The House and the surrounding 344 acre estate was purchased by Surrey County Council in late 1929 for a reported sum of £31,000. A psychiatric facility known as the Botley's Colony was established at the House during the 1930s. The plan for the new layout of the new buildings was by the architects J.M. Sheppard & co circa 1935.

The Metropolitan Asylums Board was dissolved in 1930 and responsibility for caring for the mentally deficient was passed to the (local government) Councils. Surrey County Council decided set up new buildings to house patients while the mansion housed the hospital staff becoming designated from 1932 Botley's Park hospital, which specialised in patients with psychiatric disorders. It was reported in 1931 that the Surrey County Council had voted approximately £440,000 for the expansion of the Botleys Colony, which would allow it to accommodate up to 1,500 patients.

The first section of the new hospital was opened on 24 June 1939 by Lady Henriques, wife of then chairman of the Council Sir Philip Henriques. In September of the same year, many of the hospital's patients were moved to Murray House in nearby Ottershaw so that Botleys could receive wounded soldiers from the war.

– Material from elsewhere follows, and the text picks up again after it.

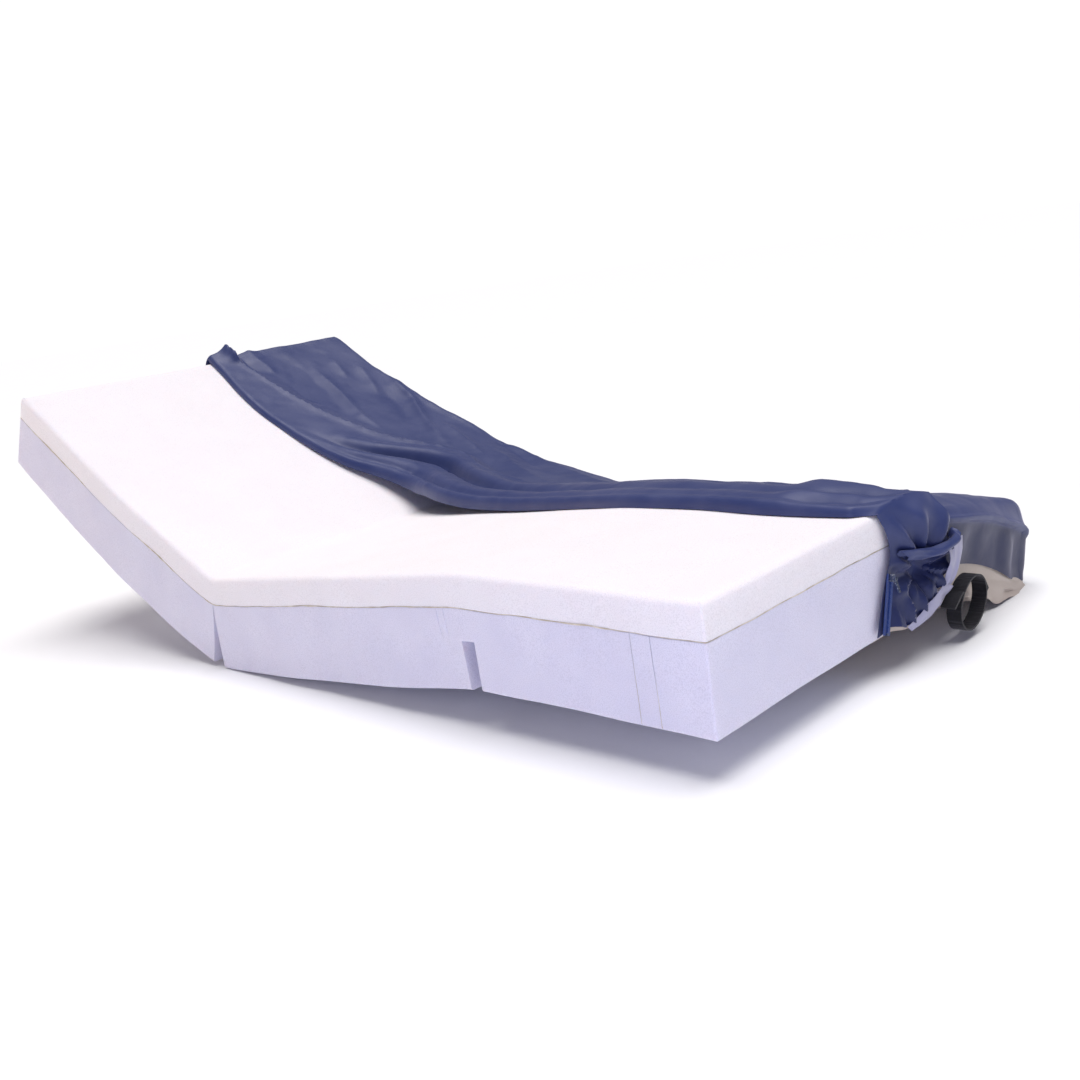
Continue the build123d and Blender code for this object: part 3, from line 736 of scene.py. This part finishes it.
def cover_rows(ss):
    """Grid of world points of the cover over the stations ss, with one column for each place across."""
    s = ss[:, None]
    edge = EDGE_LINE(s)
    under_y = edge + np.array(UNDER_FOLD)[None]
    under_h = TOP + CLOTH + 0.0004 + EDGE_LIFT(s) + 0.0004 * np.arange(N_UNDER)[None]
    radius = ROUNDING(s)
    far_top = FAR_TOP + 0.020 - radius
    far_part = edge + NEAR_REACH + FAR_PART[None] * (far_top - edge - NEAR_REACH)
    top_y = np.concatenate([edge + NEAR_PART[None], far_part], axis=1)
    lift = cover_lift(s, top_y)
    lift[:, 0] = CLOTH + 0.001 + EDGE_LIFT(ss)
    top_h = TOP + lift
    last = lift[:, -1:]
    turn_y = far_top + radius * np.sin(TURN)[None]
    turn_h = TOP + last - radius * (1 - np.cos(TURN))[None]
    wall_h = turn_h[:, -1:] + (-BASE + 0.004 - turn_h[:, -1:]) * WALL[None]
    fall = np.sin(math.pi * WALL)[None] ** 0.7
    wall_y = turn_y[:, -1:] + 0.0015 + fall * (0.003 + wall_ripple(s + 0 * wall_h, wall_h))
    tuck_y = wall_y[:, -1:] - np.array(TUCK)[None]
    tuck_h = np.full(tuck_y.shape, -BASE - TUCK_DROP)
    y = np.concatenate([under_y, top_y, turn_y, wall_y, tuck_y], axis=1)
    h = np.concatenate([under_h, top_h, turn_h, wall_h, tuck_h], axis=1)
    return raised_point(s + 0 * y, y, h)


def weave_spline(keys, counts):
    """Rows between key rows: a Catmull-Rom curve down each column, with a count of steps for each stretch."""
    keys = np.asarray(keys)
    ends = np.concatenate([2 * keys[:1] - keys[1:2], keys, 2 * keys[-1:] - keys[-2:-1]])
    rows = [keys[:1]]
    for i, count in enumerate(counts):
        p0, p1, p2, p3 = ends[i:i + 4]
        for t in np.arange(1, count + 1) / count:
            rows.append(0.5 * ((2 * p1) + (p2 - p0) * t + (2 * p0 - 5 * p1 + 4 * p2 - p3) * t**2
                               + (3 * p1 - p0 - 3 * p2 + p3) * t**3)[None])
    return np.concatenate(rows)


def end_point(y, h, out):
    """World points on the foot end, in the plane of the end face without its droop, moved out from it."""
    return core_point(FOOT + np.asarray(out), np.asarray(y), np.asarray(h), sag=0.0)


# The gathered cloth on the foot end, as across, level and distance out in millimetres. Each row runs from the
# zip to the far side of the gather, and the rows go down to the hem.
GATHER_NET = (
    ((-18, 54, 3), (12, 66, 8), (46, 70, 14), (78, 67, 22), (104, 60, 24)),
    ((-6, 22, 9), (22, 30, 24), (52, 34, 36), (84, 34, 44), (110, 30, 42)),
    ((-4, -12, 10), (28, -8, 24), (56, -12, 28), (86, -4, 42), (118, 0, 44)),
    ((-22, -42, 10), (24, -42, 16), (62, -50, 7), (94, -42, 26), (130, -34, 36)),
    ((-40, -74, 11), (2, -82, 20), (46, -86, 26), (84, -76, 31), (126, -62, 34)),
    ((-62, -119, 11), (-26, -110, 19), (20, -118, 25), (62, -104, 27), (106, -84, 31)),
)
PINCH = np.array([0.064, -0.048])
FOLD_ANGLES = (12, 58, 100, 128, 158, 200, 226, 250, 272, 294, 318, 344)
GATHER_EDGE = 0.112
ZIP_TOP, ZIP_BOTTOM = (-0.014, -0.038), (-0.044, -0.122)
WELT_LEVEL = along((0.09, 0.024), (0.19, 0.002), (0.30, -0.030), (0.39, -0.064), (0.444, -0.088))
WELT_OUT = along((0.08, 0.020), (0.12, 0.032), (0.19, 0.038), (0.30, 0.031), (0.39, 0.026), (0.444, 0.021))
BORDER_END = along((0.08, -0.070), (0.15, -0.074), (0.19, -0.080), (0.265, -0.101), (0.325, -0.127),
                   (0.40, -0.168), (0.444, -0.184))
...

During this time, the mansion was adapted into a nurses' home.

The mansion was damaged by fire in 1994 and within two years, most of the nurses' home closed down. It was restored by P&O Developments between 1996 and 1997.

==Architecture==
In architecture it is Grade II* listed, the middle category of listing, which as with the top category (Grade I) applies to less than one third of listed buildings.

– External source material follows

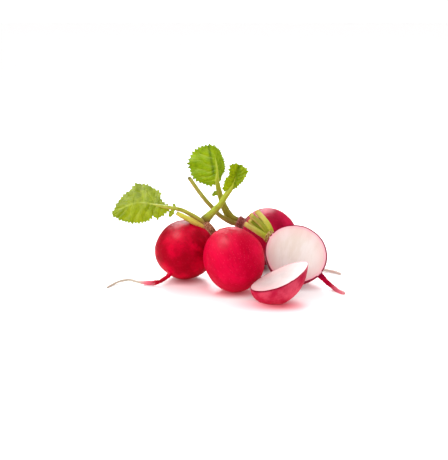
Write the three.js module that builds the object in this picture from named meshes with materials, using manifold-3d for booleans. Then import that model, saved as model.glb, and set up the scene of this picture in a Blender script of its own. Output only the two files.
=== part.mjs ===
// A loose bunch of small round radishes lying on a table: three whole ones, one cut in half
// and the slice that came off it. Millimetres, +Z up, table at z = 0, seen from -Y.
import * as THREE from 'three';
import { mergeVertices } from 'three/addons/utils/BufferGeometryUtils.js';
import Module from 'manifold-3d';

const wasm = await Module();
wasm.setup();

// ---- driving dimensions ----
const gap = 0.4;               // clear space kept between pieces that touch in life
const bladeThickness = 0.7;    // leaf blades
const neckFlare = 2.6;         // extra radius where a ball draws in to its root, at most
const rootSides = 26;          // faces round a root
const tailStep = 1.9;          // between the rings of a tail
const stalkSides = 10;
const stalkStep = 2.4;         // between the rings of a stalk
const cutterSize = 60;         // blocks that cut are wider than any root
const tableSize = 400;
const centre = [1.3, -14.6];   // middle of the base, taken off every x and y

const skin = { color: 0xd0103c, roughness: 0.35 };
const flesh = { color: 0xf6ede2, roughness: 0.5 };
const stalkGreen = { color: 0xa9b545, roughness: 0.5 };
const leafGreen = { color: 0x8fb021, roughness: 0.55 };

// Each root: a point towards the crown, the heart of the ball, its neck, then the tail as
// [x, y, z, radius]. The collar is the ring of leaf scars: its radius, and how far it stands
// out of the ball. flare is the extra radius at the neck where it isn't neckFlare.
// stretch lists [direction, factor] about the heart, because no radish is a true ball.
const leftRoot = {
  crown: [-7.0, -6.9, 24.5], heart: [-18.1, -12.6, 13.9], neck: [-25.3, -21.6, 4.7], radius: 14.0,
  tail: [[-27.0, -22.3, 3.4, 0.85], [-29.4, -22.7, 1.9, 0.9], [-32.4, -23.3, 1.3, 1.1],
    [-35.4, -23.0, 1.15, 1.05], [-38.2, -22.1, 1.0, 0.75], [-41.0, -20.9, 1.1, 0.55],
    [-44.0, -19.2, 1.3, 0.6], [-47.4, -19.5, 1.0, 0.6], [-50.6, -22.3, 0.7, 0.55],
    [-53.7, -27.5, 0.45, 0.4]],
  neckRadius: 1.0, collar: [4.1, 3.2], flare: 0.9, stretch: [],
};
const frontRoot = {
  crown: [-0.4, -15.3, 22.1], heart: [4.8, -28.7, 14.3], neck: [13.9, -34.0, 5.3], radius: 14.25,
  tail: [[15.6, -34.7, 3.6, 1.2], [17.2, -34.7, 2.4, 0.9]],
  neckRadius: 1.6, collar: [3.3, 2.1],
  stretch: [[[0.58, -0.78, 0.25], 0.935], [[0.62, 0.62, 0.49], 0.975], [[-0.53, -0.13, 0.84], 1.033]],
};
const backRoot = {
  crown: [6.9, 11.1, 20.9], heart: [21.9, 9.2, 14.0], neck: [34.8, 6.6, 7.6], radius: 14.2,
  tail: [[38.4, 4.6, 4.7, 1.3], [43.2, 0.4, 1.7, 0.9], [49.0, -3.9, 0.9, 0.7],
    [52.7, -5.7, 0.75, 0.65], [56.4, -9.0, 0.55, 0.5]],
  neckRadius: 1.7, collar: [3.3, 3.2], stretch: [],
};
const halfRoot = {
  crown: [20.6, -13.8, 21.4], heart: [33.0, -20.6, 13.9], neck: [43.6, -26.8, 6.0], radius: 13.7,
  tail: [[45.9, -27.2, 3.7, 1.05], [48.1, -28.4, 2.1, 0.95], [50.0, -31.4, 1.2, 0.92],
    [52.5, -34.7, 1.0, 0.9]],
  neckRadius: 1.2, collar: [2.9, 2.1], flare: 1.0,
  stretch: [[[0.8, -0.27, -0.53], 1.05], [[0.98, -0.1, 0.1], 1.02]],
};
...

It is a Couse stone-built house in simple Palladian architecture without wings, with walls clad in stone and surrounded by park land and iron gates. The stone came from quarries at Headington, Oxfordshire and Barrington, Cambridgeshire.

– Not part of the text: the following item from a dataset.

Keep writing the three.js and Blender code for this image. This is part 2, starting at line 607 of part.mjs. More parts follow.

The house is almost cubic in form, and the estate was about two miles in circumference, today about a mile; and approximately square, thus 0.25 mi2. A double flight of steps leads to the marble-paved entrance hall of the house. The entrance hall ceiling is supported by Scagliola columns and Ionic pilasters.

==Ownership==
In 1319, the original Botleys Park Estate was either owned by John de Butteley or John Manory of Chertsey. In 1505, de Butteley's son Thomas gave the House to Richard Merland, Thomas Pervoche, and Henry Wykes; soon after though, Wykes became the sole owner of the mansion, then called Botlese Mansion. Ownership of the mansion changed hands several times and was owned by Henry VIII in 1541, after he purchased it from Sir Roger Cholmeley. In 1763, the mansion was transferred to Joseph Mawbey, the man responsible for the house's reconstruction. The mansion was passed around after Mawbey's death until it was purchased by Robert Gosling in 1822.

Botleys Park remained in the ownership of the Gosling family until 1929; the final private owner of the house was Barclays Director and 1901 High Sheriff of Surrey Herbert Gosling. The 1921 Census of England returns for Chertsey, Surrey record that Gosling employed a large household at Botleys Park, which included seven indoor servants (a Butler, Cook, kitchen maid, scullery maid, footman, and two housemaids) and eight outdoor servants (a head gardener, two gardeners, a groom, stableman, stockman, farm carter and carpenter).

Gosling died on 25 February 1929; his gross estate was valued at £839,130 for probate, with some £270,000 in death duties deducted from the £773,116 net estate. Following his death the Surrey County Council purchased the Botleys Park and its 344-acre estate for a reported £31,000.

The mansion was bought and restored by a company, Bijou Wedding Venues, in 2010 and is used to host weddings and events.